## EXERCISE
Reproduce all of the listing below without alteration.

## PROVIDED MATERIAL
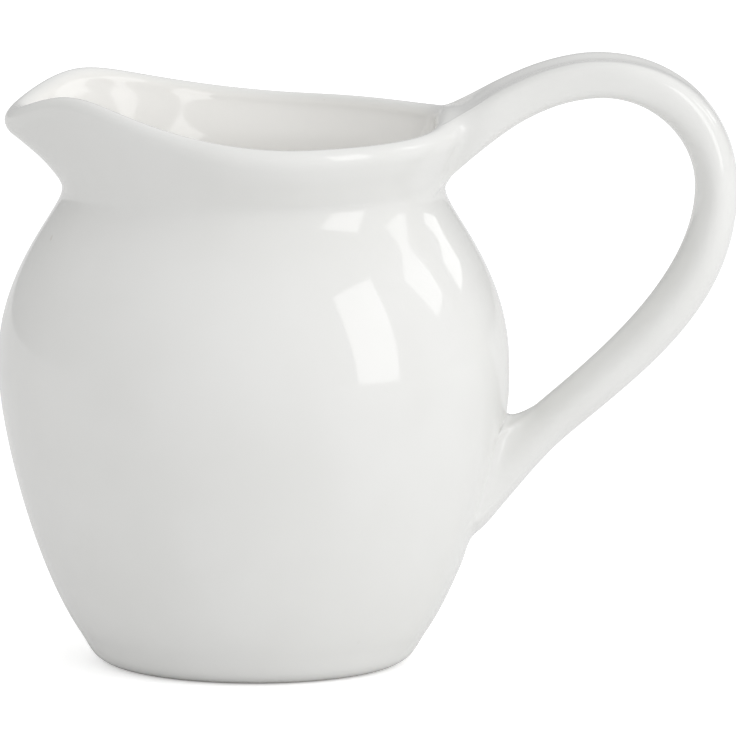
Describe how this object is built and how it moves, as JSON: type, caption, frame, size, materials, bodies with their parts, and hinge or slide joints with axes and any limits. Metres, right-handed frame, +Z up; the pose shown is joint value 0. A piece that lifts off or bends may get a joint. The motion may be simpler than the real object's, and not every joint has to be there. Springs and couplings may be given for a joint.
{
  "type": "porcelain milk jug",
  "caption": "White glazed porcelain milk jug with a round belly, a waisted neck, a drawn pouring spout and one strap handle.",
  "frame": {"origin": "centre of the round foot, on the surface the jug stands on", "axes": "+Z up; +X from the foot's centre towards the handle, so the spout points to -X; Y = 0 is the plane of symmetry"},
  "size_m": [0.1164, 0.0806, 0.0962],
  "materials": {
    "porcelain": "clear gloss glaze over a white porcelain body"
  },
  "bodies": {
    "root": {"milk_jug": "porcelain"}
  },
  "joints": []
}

## SOLUTION
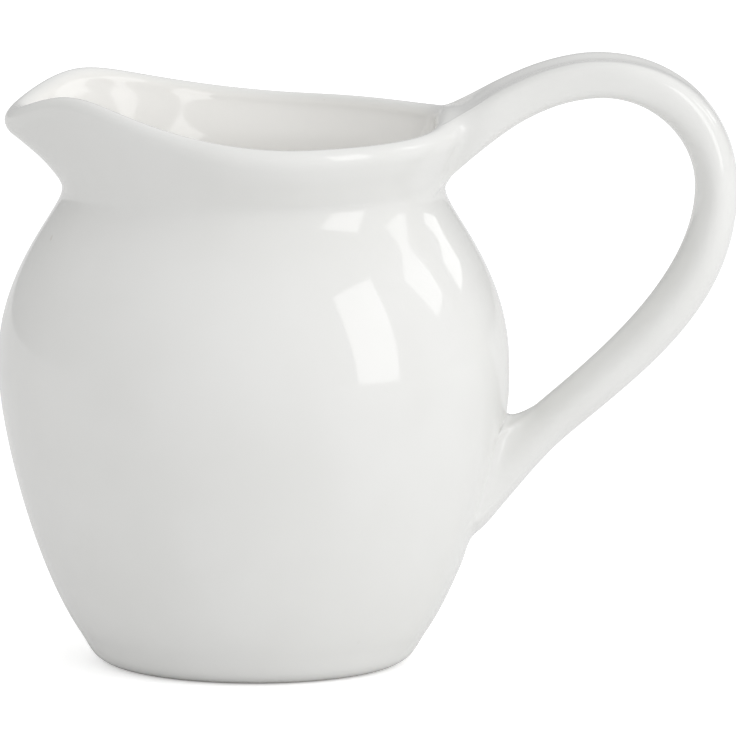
Describe how this object is built and how it moves, as JSON: type, caption, frame, size, materials, bodies with their parts, and hinge or slide joints with axes and any limits. Metres, right-handed frame, +Z up; the pose shown is joint value 0. A piece that lifts off or bends may get a joint. The motion may be simpler than the real object's, and not every joint has to be there. Springs and couplings may be given for a joint.
{
  "type": "porcelain milk jug",
  "caption": "White glazed porcelain milk jug with a round belly, a waisted neck, a drawn pouring spout and one strap handle.",
  "frame": {"origin": "centre of the round foot, on the surface the jug stands on", "axes": "+Z up; +X from the foot's centre towards the handle, so the spout points to -X; Y = 0 is the plane of symmetry"},
  "size_m": [0.1164, 0.0806, 0.0962],
  "materials": {
    "porcelain": "clear gloss glaze over a white porcelain body"
  },
  "bodies": {
    "root": {"milk_jug": "porcelain"}
  },
  "joints": []
}